But no. There is a…a… certain …what do you call it?… thehrao, a moral narrative equanimity in the storytelling. A lot of it comes from Sridevi’s central performance as a mother craving acceptance from a disgruntled unhappy daughter. They bond after a family crisis. Out of this age-old done-to-death yarn debutant director weaves an exceedingly impressive saga of vendetta that leaves us disturbingly satisfied.
The hallmark of a solid revenge tale is the ability for the audience to slip into protagonist’s mind-space and live his or her agony. Here Sridevi doesn’t allow us a moment’s reprieve. It is hard to look away from her anguished responses to her daughter’s predicament for even a second. Yes, she is THAT effective. Nothing from her past performances prepares us for her bravura turn as a mother who will avenge the wrong done to her child, come what may.
Sridevi surrenders her personality to the mother Devaki’s role flowing along with the character’s startling deeds and misdeeds until we no longer know the difference between the two. As Sridevi evolves into a determined avenger even her body language undergoes a change. There is a shot where she stands at a cop’s table in the second-half, looking down at him with disdainful contempt, the earlier hesitation and nervousness of an ordinary aggrieved citizen gone for good.
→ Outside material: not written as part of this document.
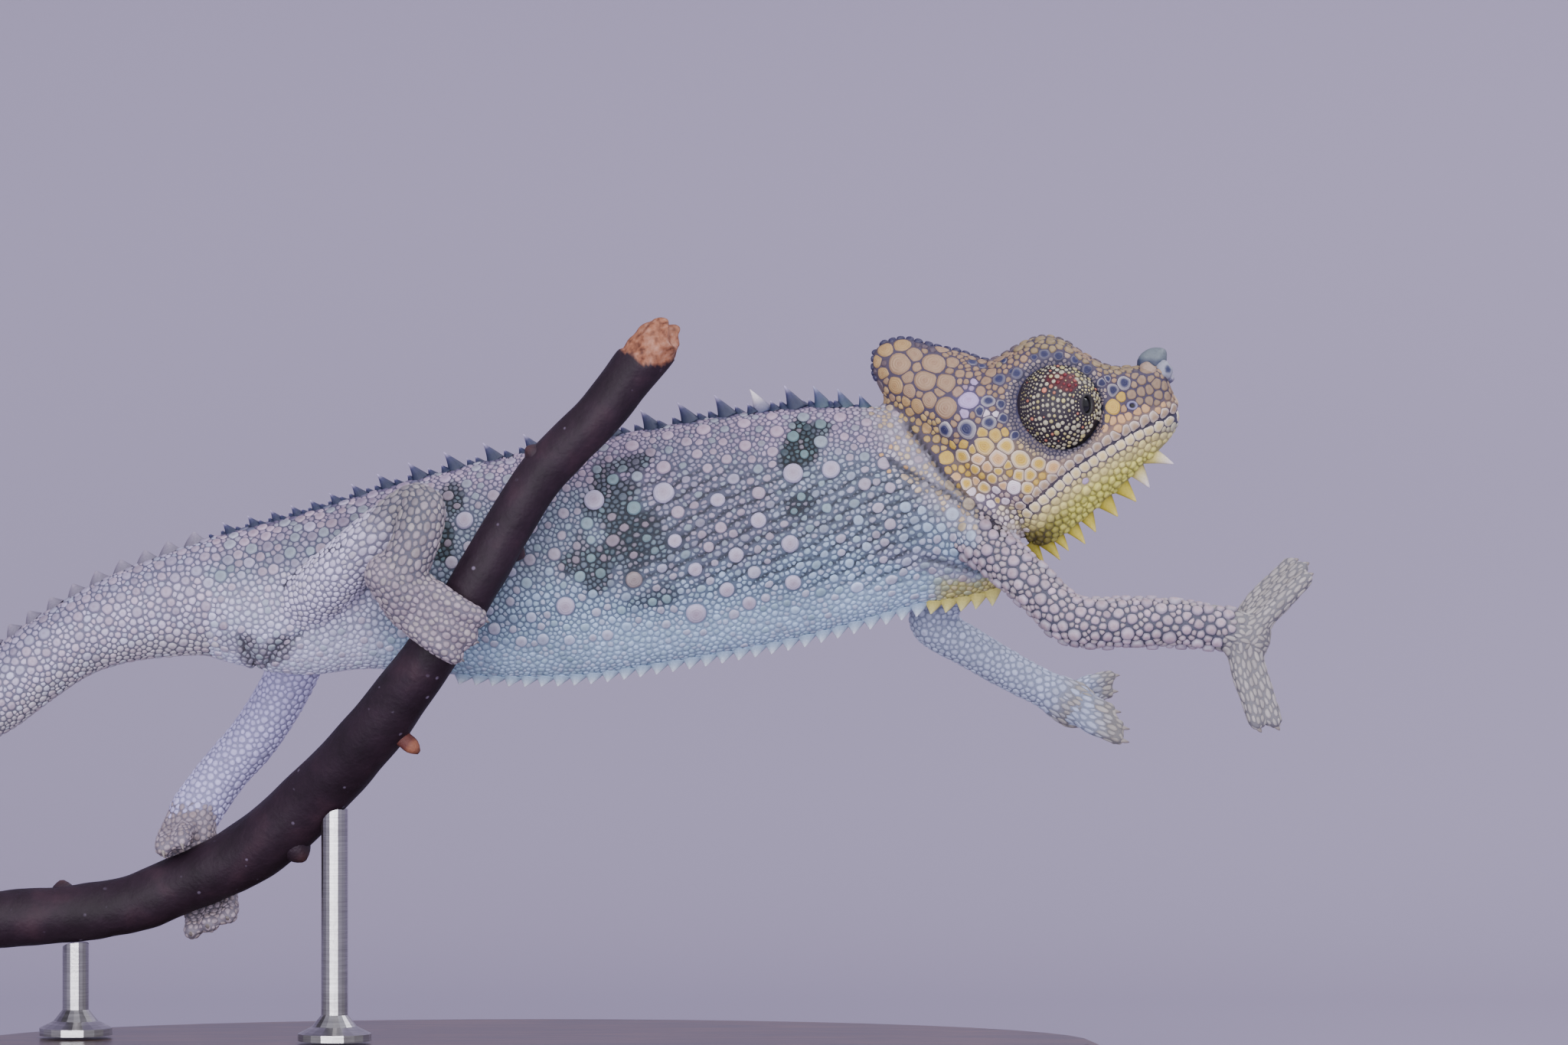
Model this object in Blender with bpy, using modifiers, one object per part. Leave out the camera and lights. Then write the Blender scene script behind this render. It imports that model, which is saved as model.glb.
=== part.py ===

But Mom is not only about Sridevi’s performance. Unlike many of her earlier films including the wonderful English Vinglish where the rest of cast paled into insignificance, Mom is bolstered by a solid supporting cast. Sajal Ali as Sridevi’s daughter is vulnerable and strong. The girl holds her own before Sridevi although as per scriptural demand, they don’t have many scenes together.
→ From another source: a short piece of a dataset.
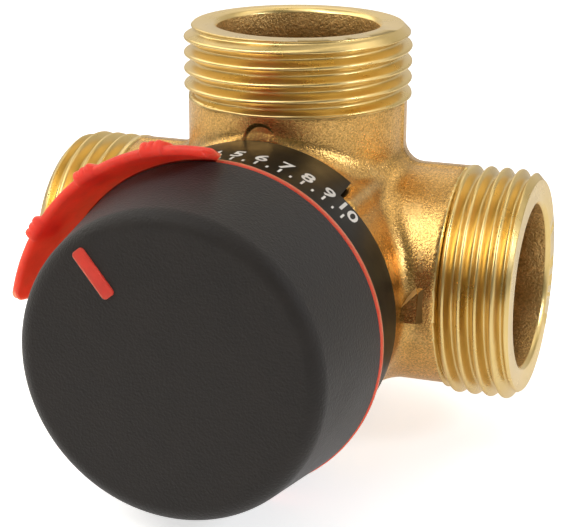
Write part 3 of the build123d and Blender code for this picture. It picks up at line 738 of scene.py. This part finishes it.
def box_corners(low, high):
    """The four corners of a box's low side and the four of its high side."""
    (x0, y0, z0), (x1, y1, z1) = low, high
    return [(x, y, z) for z in (z0, z1) for x, y in ((x0, y0), (x1, y0), (x1, y1), (x0, y1))]


def ring_piece(inner_r, outer_r, rear, front, start, end, steps=24):
    """A piece of a flat ring between two angles in degrees, closed at both ends."""
    profile = [(inner_r, rear), (outer_r, rear), (outer_r, front), (inner_r, front)]
    turn = math.radians(end - start)
    points, faces = lathe(profile, steps, start=math.radians(start), sweep=turn)
    first = [row * steps for row in range(4)]
    last = [row * steps + steps - 1 for row in range(4)]
    return points, list(faces) + [tuple(first[::-1]), tuple(last)]


sleeve_plastic = plastic(
    "sleeve_black", (0.011, 0.0092, 0.007), roughness=(0.36, 0.44), grain=5.0, grain_depth=0.010, gloss=0.18)
scale_ink = plastic(
    "scale_ink", (0.78, 0.74, 0.68), roughness=(0.42, 0.5), grain=4.0, grain_depth=0.004)
sleeve_steps = 360
edge_r = 0.12
sleeve_profile = rounded([
    (sleeve_inner_r, 0.0, edge_r), (sleeve_outer_r, 0.0, edge_r),
    (sleeve_outer_r, sleeve_front - sleeve_edge, edge_r),
    (sleeve_outer_r - sleeve_edge, sleeve_front, edge_r / 2),
    (sleeve_inner_r, sleeve_front, edge_r), (sleeve_inner_r, sleeve_web_front, 0),
    (sleeve_web_inner_r, sleeve_web_front, edge_r), (sleeve_web_inner_r, sleeve_web_rear, edge_r),
    (sleeve_inner_r, sleeve_web_rear, 0),
], edge_r, 3)
sleeve_points, sleeve_faces = lathe(sleeve_profile, sleeve_steps)
around = np.arctan2(sleeve_points[:, 2], sleeve_points[:, 0])
tab_slack = math.radians(0.35)
inside_tab = np.clip((around - sleeve_tab[0]) / tab_slack, 0, 1)
inside_tab = inside_tab * np.clip((sleeve_tab[1] - around) / tab_slack, 0, 1)
rear = sleeve_rear + (sleeve_tab_rear - sleeve_rear) * inside_tab
at_rear = -sleeve_points[:, 1] < 1.0
sleeve_points[at_rear, 1] -= rear[at_rear]
sleeve_parts = [(sleeve_points, sleeve_faces)]
for lug in stop_lugs:
    sleeve_parts.append(ring_piece(*stop_lug_r, sleeve_web_front - lug_overlap, stop_lug_front, *lug))


def figure(text, size):
    """Thin solid of a printed figure, centred on its foot, in millimetres."""
    curve = bpy.data.curves.new("figure", "FONT")
    curve.body = text
    curve.size = size / capital_share
    curve.offset = size * stroke_share
    curve.extrude = ink_depth / 2
    curve.align_x = "CENTER"
    curve.resolution_u = 3
    holder = bpy.data.objects.new("figure", curve)
    mesh = bpy.data.meshes.new_from_object(holder)
    points = np.array([v.co[:3] for v in mesh.vertices])
    faces = [tuple(p.vertices) for p in mesh.polygons]
    bpy.data.objects.remove(holder)
    bpy.data.meshes.remove(mesh)
    bpy.data.curves.remove(curve)
    return points, faces


def printed(points, angle, foot):
    """Points wrapped on the sleeve, with their foot at a depth and their head to the rear."""
    turned = math.radians(angle) - points[:, 0] / sleeve_outer_r
    r = sleeve_outer_r + ink_lift - ink_depth / 2 + points[:, 2]
    return np.stack([r * np.cos(turned), points[:, 1] - foot, r * np.sin(turned)], 1)


ink = []
for value, angle in enumerate(np.linspace(scale_from, scale_to, scale_count)):
    points, faces = figure(str(value), figure_height)
    ink.append((printed(points, angle, figure_foot), faces))
for n, angle in enumerate(np.linspace(scale_from, scale_to, 2 * scale_count - 1)):
    length = tick_length if n % 2 == 0 else tick_length / 2
    half = tick_width / 2
    corners = box_corners((-half, 0, -ink_depth / 2), (half, length, ink_depth / 2))
    ink.append((printed(np.array(corners), angle, tick_foot), box_sides))
moulded_faces = sum(len(faces) for points, faces in sleeve_parts)
sleeve_points, sleeve_faces = joined(sleeve_parts + ink)
sleeve_slots = np.arange(len(sleeve_faces)) >= moulded_faces
dial_sleeve = mesh_object("dial_sleeve_moulding", sleeve_points, sleeve_faces, [sleeve_plastic, scale_ink],
                          sleeve_slots, crease=35)
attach(dial_sleeve, "housing")
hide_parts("dial_sleeve")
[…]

The handsome Adnan Siddiqui makes a terrific husband to Sridevi. They look like a couple in joy and grief and the family breathes an easy air of unrehearsed togetherness. Akshaye Khanna is terrific as a cop torn between duty and justice. He has one major sequence in the parking lot with Sridevi where he proves he is no spring chicken. We need to see more of Mr Khanna on screen. And the grossly-neglected Abhimanyu Singh playing a ruthless Haryanvi lout stands out in the villainous crowd.
But it’s Nawazuddin Siddiqui as a lowbrow detective who features in some of the film’s most likeable scenes. His interactive instincts in scenes with Sridevi are on high alert. But he never tries to score over her. Rather, Nawazplays Sridevi’s foil perfectly. He is the family man with a conscience. And he bonds with Sridevi’s character on that level without intellectualizing his involvement in her problem.
Somehow the even pitch at which director Ravi Udyawar holds all the characters and their performances goes a long way in giving this film the feel of an emotional payoff.
Though the film is nearly 2 ½ hours long, nowhere does the narrative allow itself the luxury of taking a breather. The dramatic tension is relentless. Very often the scenes are cut in a way that they heighten the drama without resorting to hysteria.
Some of the scenes featuring the negative characters could have been less blatant. One villain’s post-vendetta appearance makes us cringe. But then subtlety is not thrust into the narrative. It flows naturally from the responses of the characters who when faced by trying times gather themselves together to challenge the status quo.
Mom is an important film. Though its theme is nothing new the debutant director ensures a vigorous accountability to almost every scene. You may be tempted to wonder why Mom seems such a special film with almost every shot exuding freshness and a secret relevance that may or may not be revealed at any point.
It’s just so reassuring to have Sridevi around. Thank God some things never change. This is one of the best films in recent times. And not only because of Sridevi.